Exercise prompt :: Return the lines from the line containing "# Tenon, run" through the line containing "before = set(bpy.data.objects)" exactly. No other line should appear in the answer.

Available data ::
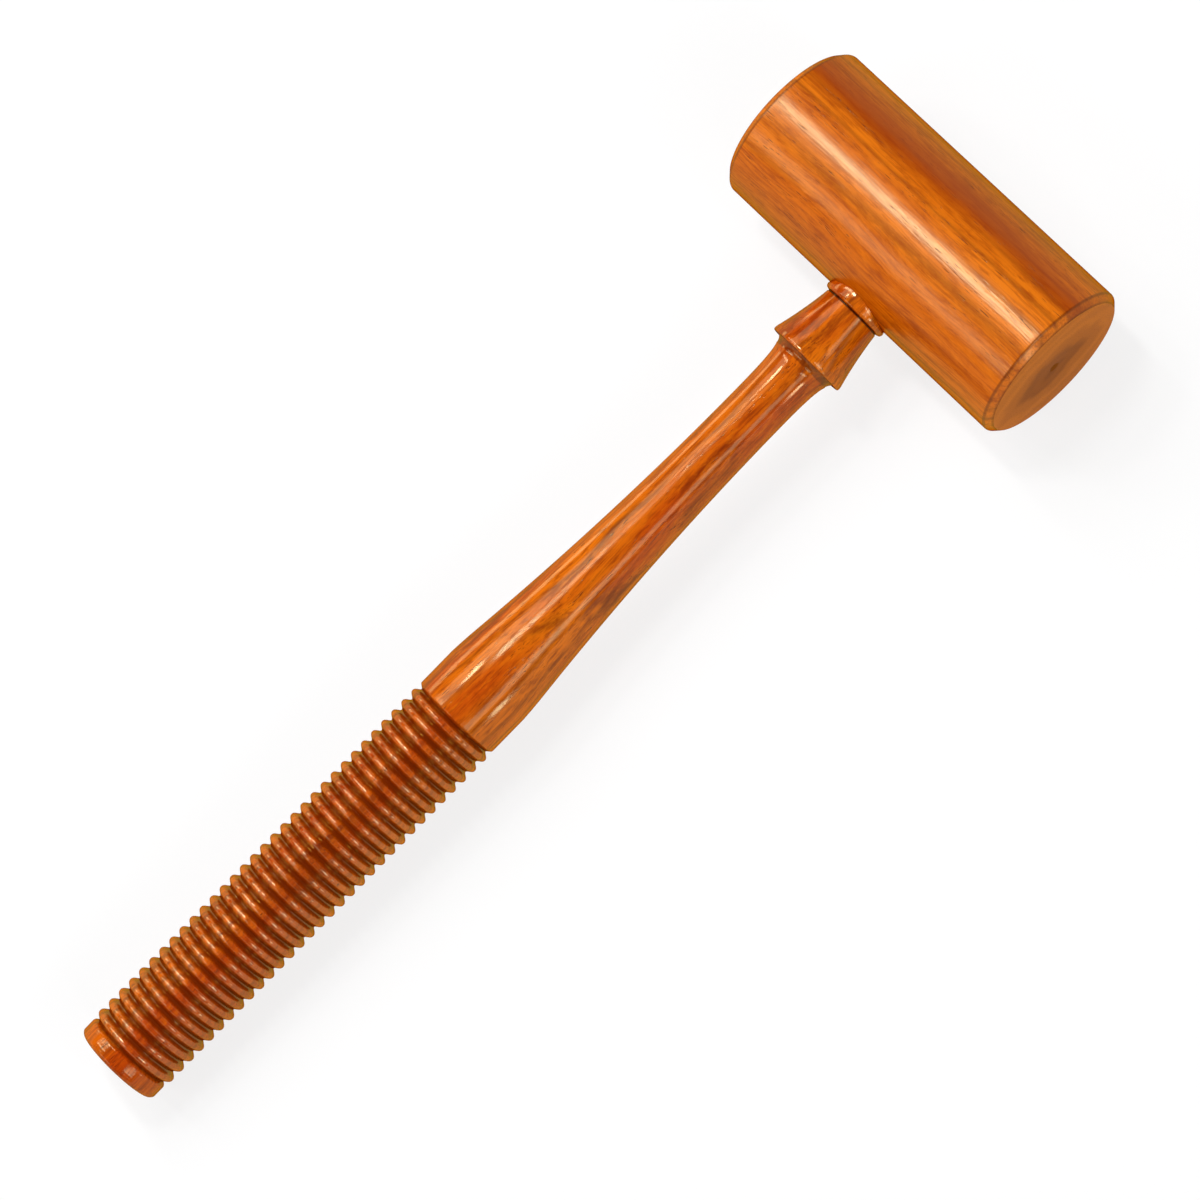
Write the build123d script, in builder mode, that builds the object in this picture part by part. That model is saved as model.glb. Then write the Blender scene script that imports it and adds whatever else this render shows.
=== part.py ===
"""A surgical mallet in turned and polished hardwood.

The head is a plain cylinder with chamfered ends.  The handle is one turning: a glued tenon,
a bead coped to the head, a V quirk, a flared collar, a slim waist that swells into a straight
band, and a grip of closed rings.  The mallet lies as it comes to rest, with the side of its
head and one ring of its grip on the ground.  Lengths are in millimetres.

The axis of the head lies along Y, and the handle runs from the head towards +X.  The origin
is on the ground, under the middle of the mallet's length.
"""

from build123d import *
from math import asin, atan2, cos, hypot, sin
import os

os.makedirs("parts", exist_ok=True)

# Head
head_dia = 35.0
head_length = 73.0
head_chamfer = 1.4
centre_mark_dia = 2.4
centre_mark_depth = 0.8

# Tenon of the handle, glued into a blind mortise in the head
tenon_dia = 10.0
tenon_length = 26.0
tenon_chamfer = 0.8
mortise_bottom_gap = 1.0
glue_line = 0.05

# Bead against the head, measured from the crown of the head, and the V quirk after it
bead_dia = 14.6
bead_height = 0.9
bead_bevel = 0.5
quirk_width = 0.7
quirk_dia = 12.2

# Flared collar with its lip, and the cove behind the lip
collar_neck_dia = 12.7
collar_length = 12.6
collar_hollow = 0.22
lip_dia = 17.2
lip_bevel = 0.3
lip_face = 1.5
cove_width = 1.4
cove_hollow = 0.2
cove_end_dia = 12.8

# Shaft, from the cove through the waist to the straight band above the grip
waist_dia = 11.36
waist_run = 10.6
swell_length = 75.7
band_dia = 19.16
band_length = 8.6

# Grip of closed rings, and the plain band at the butt
ring_dia = 19.56
ring_root_dia = 17.24
ring_pitch = 2.8
ring_count = 32
ring_land = 0.9
butt_dia = 18.8
butt_band_length = 3.4
butt_bevel = 0.6

# The waist fades out of the cove, as shares of its run and of its fall
waist_fade = [(0.12, 0.32), (0.4, 0.0)]
# The swell is one long arc, eased into the band from this share of its length and of its rise
swell_easing = (0.92, 0.885)

# Radii
head_radius = head_dia / 2
bead_radius = bead_dia / 2
lip_radius = lip_dia / 2
cove_end_radius = cove_end_dia / 2
waist_radius = waist_dia / 2
band_radius = band_dia / 2
ring_radius = ring_dia / 2
root_radius = ring_root_dia / 2
butt_radius = butt_dia / 2

# One ring is a narrow land with a flank on each side, down to the V of the next groove
flank_run = (ring_pitch - ring_land) / 2
flank_slope = (ring_radius - root_radius) / flank_run
shoulder_run = (band_radius - root_radius) / flank_slope
butt_shoulder_run = (butt_radius - root_radius) / flank_slope

# Stations along the handle, measured from the axis of the head
tenon_end = head_radius - tenon_length
bead_end = head_radius + bead_height
collar_start = bead_end + quirk_width
collar_end = collar_start + collar_length
cove_end = collar_end + cove_width
waist = cove_end + waist_run
band_start = waist + swell_length
band_end = band_start + band_length
first_groove = band_end + shoulder_run
last_groove = first_groove + ring_count * ring_pitch
last_land = last_groove - flank_run
butt_start = last_groove + butt_shoulder_run
butt_end = butt_start + butt_band_length


def lean_onto_ground(station, radius):
    """Angle by which the handle drops until a circle on it touches the ground."""
    return asin(head_radius / hypot(station, radius)) - atan2(radius, station)


# Rest: whichever of the last ring and the butt's edge meets the ground first carries the handle
tilt = min(
    lean_onto_ground(last_land, ring_radius),
    lean_onto_ground(butt_end - butt_bevel, butt_radius),
)
reach = max(
    butt_end * cos(tilt) + (butt_radius - butt_bevel) * sin(tilt),
    (butt_end - butt_bevel) * cos(tilt) + butt_radius * sin(tilt),
)
head_centre = Vector((head_radius - reach) / 2, 0, head_radius)
handle_direction = Vector(cos(tilt), 0, -sin(tilt))
handle_axis = Axis(head_centre, handle_direction)
head_axis_plane = Plane(head_centre, x_dir=(1, 0, 0), z_dir=(0, 1, 0))
handle_section = Plane(head_centre, x_dir=handle_direction, z_dir=(0, -1, 0))


def across_handle(station):
    """Plane square to the handle at a station, facing the butt."""
    return Plane(head_centre + handle_direction * station, z_dir=handle_direction)


def hollow_middle(start, end, hollow):
    """Middle of a chord, lowered by the hollow of the curve that it spans."""
    return ((start[0] + end[0]) / 2, (start[1] + end[1]) / 2 - hollow)


with BuildPart() as head:
    with BuildSketch(head_axis_plane):
        Circle(head_radius)
    extrude(amount=head_length / 2, both=True)
    chamfer(head.faces().filter_by(Axis.Y).edges(), head_chamfer)
    with Locations(
        Plane(head_centre + (0, head_length / 2, 0), z_dir=(0, -1, 0)),
        Plane(head_centre - (0, head_length / 2, 0), z_dir=(0, 1, 0)),
    ):
        Cone(
            centre_mark_dia / 2,
            0,
            centre_mark_depth,
            align=(Align.CENTER, Align.CENTER, Align.MIN),
            mode=Mode.SUBTRACT,
        )
    with BuildSketch(across_handle(tenon_end - mortise_bottom_gap)):
        Circle(tenon_dia / 2 + glue_line)
    extrude(amount=tenon_length + mortise_bottom_gap + bead_height, mode=Mode.SUBTRACT)

with BuildPart() as handle:
    with BuildSketch(handle_section):
        with BuildLine():
            # Bead and quirk; the bead starts inside the head and is coped off below
            Line((0, 0), (0, bead_radius))
            neck = (collar_start, collar_neck_dia / 2)
            Polyline(
                (0, bead_radius),
                (bead_end - bead_bevel, bead_radius),
                (bead_end, bead_radius - bead_bevel),
                (bead_end + quirk_width / 2, quirk_dia / 2),
                neck,
            )

            # Collar, lip and cove
            lip = (collar_end - lip_bevel, lip_radius)
            ThreePointArc(neck, hollow_middle(neck, lip, collar_hollow), lip)
            cove_start = (collar_end, lip_radius - lip_face)
            Polyline(lip, (collar_end, lip_radius - lip_bevel), cove_start)
            cove_foot = (cove_end, cove_end_radius)
            ThreePointArc(cove_start, hollow_middle(cove_start, cove_foot, cove_hollow), cove_foot)

            # Shaft
            fall = cove_end_radius - waist_radius
            fade = [(cove_end + u * waist_run, waist_radius + v * fall) for u, v in waist_fade]
            Bezier(cove_foot, *fade, (waist, waist_radius))
            easing = (
                waist + swell_easing[0] * swell_length,
                waist_radius + swell_easing[1] * (band_radius - waist_radius),
            )
            swell = TangentArc((waist, waist_radius), easing, tangent=(1, 0))
            TangentArc(easing, (band_start, band_radius), tangent=swell % 1)
            Line((band_start, band_radius), (band_end, band_radius))

            # Rings: each turn of the loop adds the ring that follows one groove
            Line((band_end, band_radius), (first_groove, root_radius))
            for ring in range(ring_count):
                groove = first_groove + ring * ring_pitch
                Polyline(
                    (groove, root_radius),
                    (groove + flank_run, ring_radius),
                    (groove + flank_run + ring_land, ring_radius),
                    (groove + ring_pitch, root_radius),
                )

            # Butt
            Polyline(
                (last_groove, root_radius),
                (butt_start, butt_radius),
                (butt_end - butt_bevel, butt_radius),
                (butt_end, butt_radius - butt_bevel),
                (butt_end, 0),
                (0, 0),
            )
        make_face()
    revolve(axis=handle_axis)

    # Cope: the bead is hollowed to sit on the round of the head
    with BuildSketch(head_axis_plane):
        Circle(head_radius + glue_line)
    extrude(amount=bead_dia, both=True, mode=Mode.SUBTRACT)

    # Tenon, run on into the collar, with its leading edge eased
    with BuildSketch(across_handle(tenon_end)):
        Circle(tenon_dia / 2)
    extrude(amount=tenon_length + bead_height)
    tenon_face = handle.faces().sort_by(handle_axis)[0]
    chamfer(tenon_face.edges(), tenon_chamfer)

head.part.label = "head"
handle.part.label = "handle"

export_step(head.part, "parts/head.step")
export_step(handle.part, "parts/handle.step")
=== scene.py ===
from math import asin, atan2, cos, hypot, pi, radians, sin, sqrt

import bmesh
import bpy
from mathutils import Matrix, Quaternion, Vector


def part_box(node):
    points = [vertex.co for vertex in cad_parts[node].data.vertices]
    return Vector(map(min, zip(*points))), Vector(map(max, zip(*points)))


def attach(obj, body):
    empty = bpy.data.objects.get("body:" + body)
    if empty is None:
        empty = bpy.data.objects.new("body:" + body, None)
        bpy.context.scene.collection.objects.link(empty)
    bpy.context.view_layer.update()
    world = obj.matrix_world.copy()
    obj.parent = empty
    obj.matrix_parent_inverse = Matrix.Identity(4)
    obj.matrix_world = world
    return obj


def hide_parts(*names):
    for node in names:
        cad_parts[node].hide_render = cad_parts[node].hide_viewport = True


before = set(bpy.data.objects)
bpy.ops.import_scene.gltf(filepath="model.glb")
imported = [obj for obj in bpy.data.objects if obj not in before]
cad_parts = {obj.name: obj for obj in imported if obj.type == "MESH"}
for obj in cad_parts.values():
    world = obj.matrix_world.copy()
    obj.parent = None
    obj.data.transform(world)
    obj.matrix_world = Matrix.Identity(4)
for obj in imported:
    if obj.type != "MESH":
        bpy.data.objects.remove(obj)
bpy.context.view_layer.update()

# Camera: it stands almost above the mallet and a little to the side that its near striking
# face looks to, rolled so that the handle runs down to the lower left of a 1200 x 1200 picture.
MM = 0.001
view_target = Vector((-10.2, 3.5, 12.0)) * MM
view_azimuth = radians(-90.5)
view_elevation = radians(72.8)
view_roll = radians(44.6)
view_distance = 965 * MM
view_angle = radians(13.7)

view_line = Vector((
    cos(view_elevation) * cos(view_azimuth),
    cos(view_elevation) * sin(view_azimuth),
    -sin(view_elevation),
))
camera_data = bpy.data.cameras.new("camera")
camera_data.angle = view_angle
camera_data.clip_start = 10 * MM
camera = bpy.data.objects.new("camera", camera_data)
camera.rotation_mode = "QUATERNION"
level_view = view_line.to_track_quat("-Z", "Y")
camera.rotation_quaternion = level_view @ Quaternion((0, 0, 1), -view_roll)
camera.location = view_target - view_line * view_distance
bpy.context.scene.collection.objects.link(camera)
bpy.context.scene.camera = camera
bpy.context.scene.view_settings.view_transform = "Standard"


# Handle: one turning of rosewood, from the tenon that is glued into the head, through a coped
# bead, a V quirk, a flared collar, a cove, a slim waist and a long swell, to a grip of closed
# rings and a plain butt.  Stations run along it in millimetres from the middle of the head.
head_low, head_high = (Vector(corner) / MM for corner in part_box("head"))
head_middle = (head_low + head_high) / 2
head_radius = (head_high.x - head_low.x) / 2
glue_line = 0.05

tenon_radius = 5.0
tenon_length = 26.0
tenon_chamfer = 0.8
bead_radius = 7.3
bead_height = 0.9
# Radii at which the coped foot of the bead is drawn, out to its eased edge
bead_foot_radii = (6.2, 7.15)
# The bead rounds over into the quirk: run past its end, and fall below its radius
bead_rounding = [(-0.4, 0.0), (0.15, 0.2), (0.3, 0.55)]
quirk_width = 0.7
quirk_radius = 6.1
quirk_bottom_share = 0.7
collar_neck_radius = 6.35
collar_length = 12.6
collar_hollow = 0.22
collar_steps = 14
lip_radius = 8.6
lip_width = 0.8
lip_fall = 0.02
lip_face = 1.5
cove_width = 1.4
cove_hollow = 0.2
cove_steps = 6
cove_end_radius = 6.4
waist_radius = 5.68
waist_run = 10.6
# The waist fades out of the cove, as shares of its run and of its fall
waist_fade = [(0.12, 0.32), (0.4, 0.0)]
waist_steps = 16
swell_length = 75.7
# The swell is one long curve, eased into the band from this share of its length and of its rise
swell_easing = (0.92, 0.885)
swell_steps = 40
swell_end_steps = 8
swell_end_run = 2.0
swell_end_fall = 0.1
band_radius = 9.58
band_length = 8.6
ring_radius = 9.78
ring_root = 8.62
ring_pitch = 2.8
ring_count = 32
ring_land = 0.9
ring_fullness = 2.8
ring_steps = 14
groove_easing = 0.1
butt_radius = 9.4
butt_band_length = 3.4
butt_bevel = 0.6
butt_face_share = 0.6
handle_segments = 120
weld_distance = 0.002
crease_angle = radians(38)

tenon_end = head_radius - tenon_length
bead_end = head_radius + bead_height
collar_start = bead_end + quirk_width
collar_end = collar_start + collar_length
cove_end = collar_end + cove_width
waist = cove_end + waist_run
band_start = waist + swell_length
band_end = band_start + band_length
flank_run = (ring_pitch - ring_land) / 2
flank_slope = (ring_radius - ring_root) / flank_run
first_groove = band_end + (band_radius - ring_root) / flank_slope
last_groove = first_groove + ring_count * ring_pitch
last_land = last_groove - flank_run
butt_start = last_groove + (butt_radius - ring_root) / flank_slope
butt_end = butt_start + butt_band_length

# The handle drops from the head until its last ring meets the ground
handle_tilt = asin(head_radius / hypot(last_land, ring_radius)) - atan2(ring_radius, last_land)
head_place = Matrix.Scale(MM, 4) @ Matrix.Translation(head_middle)
handle_frame = head_place @ Matrix.Rotation(handle_tilt, 4, "Y")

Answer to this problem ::
    # Tenon, run on into the collar, with its leading edge eased
    with BuildSketch(across_handle(tenon_end)):
        Circle(tenon_dia / 2)
    extrude(amount=tenon_length + bead_height)
    tenon_face = handle.faces().sort_by(handle_axis)[0]
    chamfer(tenon_face.edges(), tenon_chamfer)

head.part.label = "head"
handle.part.label = "handle"

export_step(head.part, "parts/head.step")
export_step(handle.part, "parts/handle.step")
=== scene.py ===
from math import asin, atan2, cos, hypot, pi, radians, sin, sqrt

import bmesh
import bpy
from mathutils import Matrix, Quaternion, Vector


def part_box(node):
    points = [vertex.co for vertex in cad_parts[node].data.vertices]
    return Vector(map(min, zip(*points))), Vector(map(max, zip(*points)))


def attach(obj, body):
    empty = bpy.data.objects.get("body:" + body)
    if empty is None:
        empty = bpy.data.objects.new("body:" + body, None)
        bpy.context.scene.collection.objects.link(empty)
    bpy.context.view_layer.update()
    world = obj.matrix_world.copy()
    obj.parent = empty
    obj.matrix_parent_inverse = Matrix.Identity(4)
    obj.matrix_world = world
    return obj


def hide_parts(*names):
    for node in names:
        cad_parts[node].hide_render = cad_parts[node].hide_viewport = True


before = set(bpy.data.objects)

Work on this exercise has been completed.